Exercise goal -> In the records below, tally every line containing "None". Report only the total.

---- Recorded data

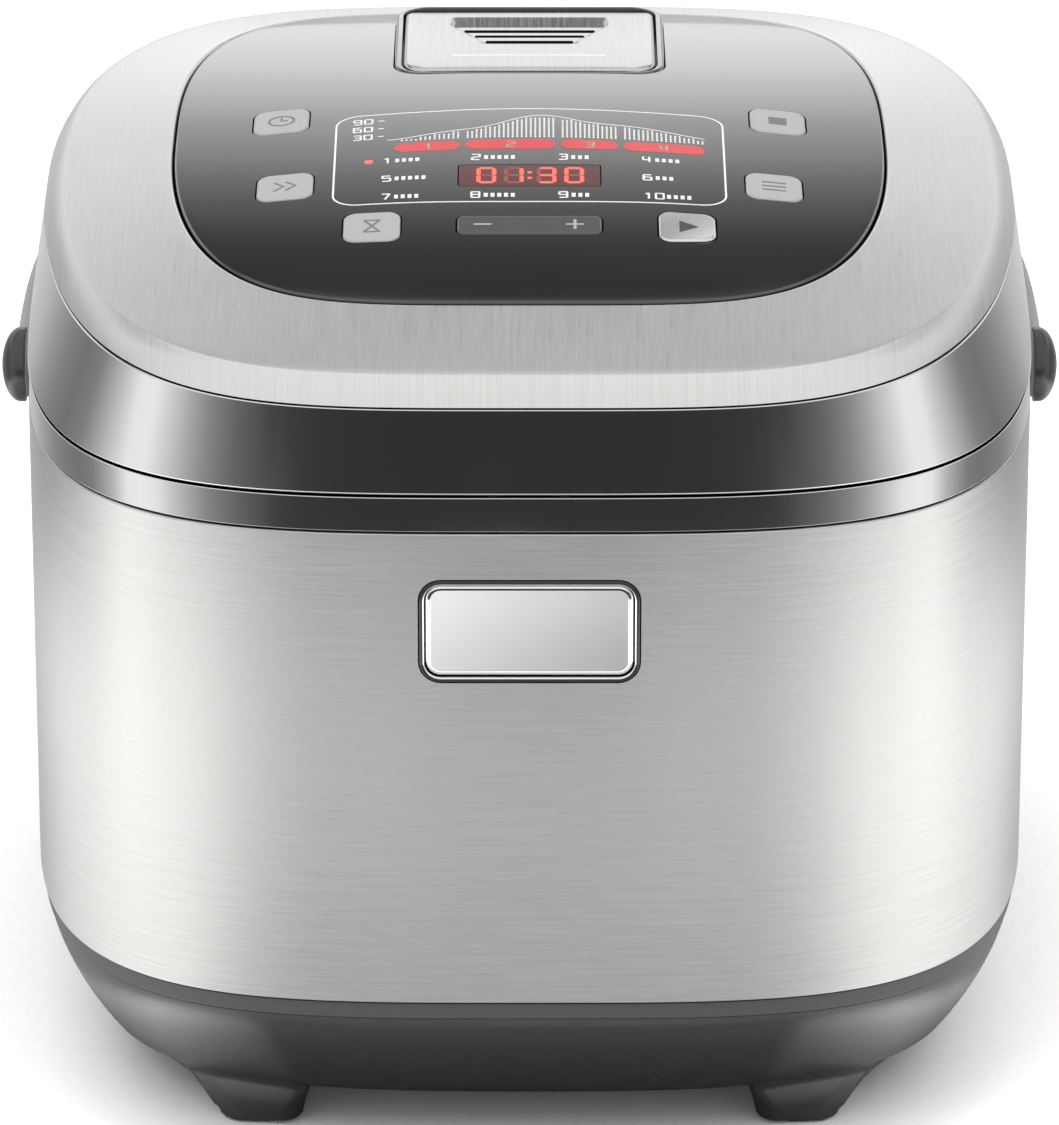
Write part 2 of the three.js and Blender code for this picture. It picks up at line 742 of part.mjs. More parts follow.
function addInlet() {
  const front = wellRadius + shellWall + inletRoom;
  const outside = rearReach + seat;
  const flangeShape = roundedRect(inletWidth + 2 * inletFlange, inletHeight + 2 * inletFlange, 5);
  const body = pushed(roundedRect(inletWidth, inletHeight, 4), front, outside, 0, inletZ);
  const flange = pushed(flangeShape, outside, outside + 2, 0, inletZ);
  const cavityShape = roundedRect(inletWidth - 2 * inletWall, inletHeight - 2 * inletWall, 3);
  const cavity = pushed(cavityShape, front + 4, outside + 3, 0, inletZ);
  let inlet = cut(join(body, flange), cavity);
  for (const [x, z] of [[-pinSpacing, -2], [0, 3], [pinSpacing, -2]]) {
    inlet = join(inlet, rod(pinRadius, [x, front + 2, inletZ + z], [x, outside - 4, inletZ + z], 10));
  }
  add('power_inlet', inlet, componentBlack);
}

// ---- Front release button and latch ----

function addRelease() {
  const frameShape = roundedRect(bezelWidth, bezelHeight, bezelCorner);
  const mouthShape = roundedRect(
    buttonFaceWidth + 2 * bezelGap, buttonFaceHeight + 2 * bezelGap, bezelCorner - bezelRim);
  const rimY = -frontReach - seat;
  const frame = pushed(frameShape, rimY, bezelFloorY, 0, releaseZ);
  const mouth = pushed(mouthShape, rimY - 1, bezelFloorY - bezelFloor, 0, releaseZ);
  const [holeX, holeZ] = [stemHalfWidth + seat, stemHalfHeight + seat];
  const stemHole = box(-holeX, holeX, bezelFloorY - 3, bezelFloorY + 1, releaseZ - holeZ, releaseZ + holeZ);
  add('release_bezel', cut(frame, mouth, stemHole), basePlastic);

  const buttonFront = buttonBackY - releaseThickness;
  const buttonShape = roundedRect(buttonFaceWidth, buttonFaceHeight, bezelCorner - bezelRim - bezelGap);
  const stem = box(-stemHalfWidth, stemHalfWidth, buttonBackY - 1, latchY - seat,
    releaseZ - stemHalfHeight, releaseZ + stemHalfHeight);
  const face = pushed(buttonShape, buttonFront, buttonBackY, 0, releaseZ);
  add('release_button', join(face, stem), brightChrome);

  const springRadius = 7.2;
  const wire = 0.7 * springWire;
  const springStart = buttonBackY + seat + wire / 2;
  const springLength = bezelFloorY - bezelFloor - seat - wire / 2 - springStart;
  const alongY = new THREE.Matrix4().makeRotationX(-Math.PI / 2);
  alongY.setPosition(0, springStart, releaseZ);
  add('release_spring', coil(springRadius, springLength, 3, wire, alongY), plainSteel);
}

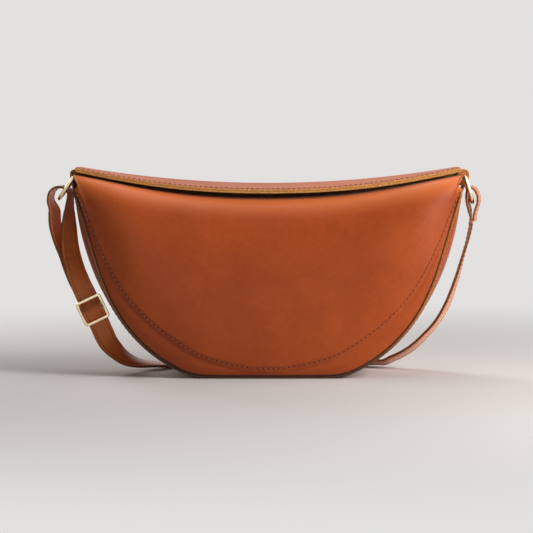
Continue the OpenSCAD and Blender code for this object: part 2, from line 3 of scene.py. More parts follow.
import bpy
import numpy as np
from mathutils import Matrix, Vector


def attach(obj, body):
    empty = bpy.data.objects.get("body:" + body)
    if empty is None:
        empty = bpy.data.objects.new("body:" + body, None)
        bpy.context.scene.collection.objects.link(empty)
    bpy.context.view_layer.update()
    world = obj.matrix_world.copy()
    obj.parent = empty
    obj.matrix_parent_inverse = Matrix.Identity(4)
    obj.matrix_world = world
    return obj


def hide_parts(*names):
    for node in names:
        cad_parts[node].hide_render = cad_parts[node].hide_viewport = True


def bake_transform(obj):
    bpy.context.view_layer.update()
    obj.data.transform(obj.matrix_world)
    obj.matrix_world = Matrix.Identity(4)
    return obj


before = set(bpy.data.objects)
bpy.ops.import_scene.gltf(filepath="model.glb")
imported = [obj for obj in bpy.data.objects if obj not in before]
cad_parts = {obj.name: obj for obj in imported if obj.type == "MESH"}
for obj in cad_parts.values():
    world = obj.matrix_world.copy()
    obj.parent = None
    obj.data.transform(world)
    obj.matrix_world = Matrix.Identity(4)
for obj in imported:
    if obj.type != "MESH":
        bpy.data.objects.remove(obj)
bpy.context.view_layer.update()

# The camera stands two metres in front of the bag and a little above it, with a long lens,
# so that the half moon is seen almost flat on.
tilt = math.radians(3.7)
looked_at = Vector((-0.0012, 0, 0.08427))
bpy.ops.object.camera_add(location=looked_at + 2.0 * Vector((0, -math.cos(tilt), math.sin(tilt))),
                          rotation=(math.pi / 2 - tilt, 0, 0))
camera = bpy.context.object
camera.data.lens = 172.7
camera.data.sensor_width = 36
bpy.context.scene.camera = camera
bpy.context.scene.view_settings.view_transform = "Standard"

# The table is a pale sheet that sweeps up behind the bag. A soft light stands close by on the right,
# a broad one in front, and a long one overhead picks out the rolled top and the flap. Two more
# stand behind, for the back and the sides.
sweep_from, sweep_rate = 1.2, 0.9


def added(name):
    bpy.context.object.name = name
    return bpy.context.object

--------

Response to the task -> 3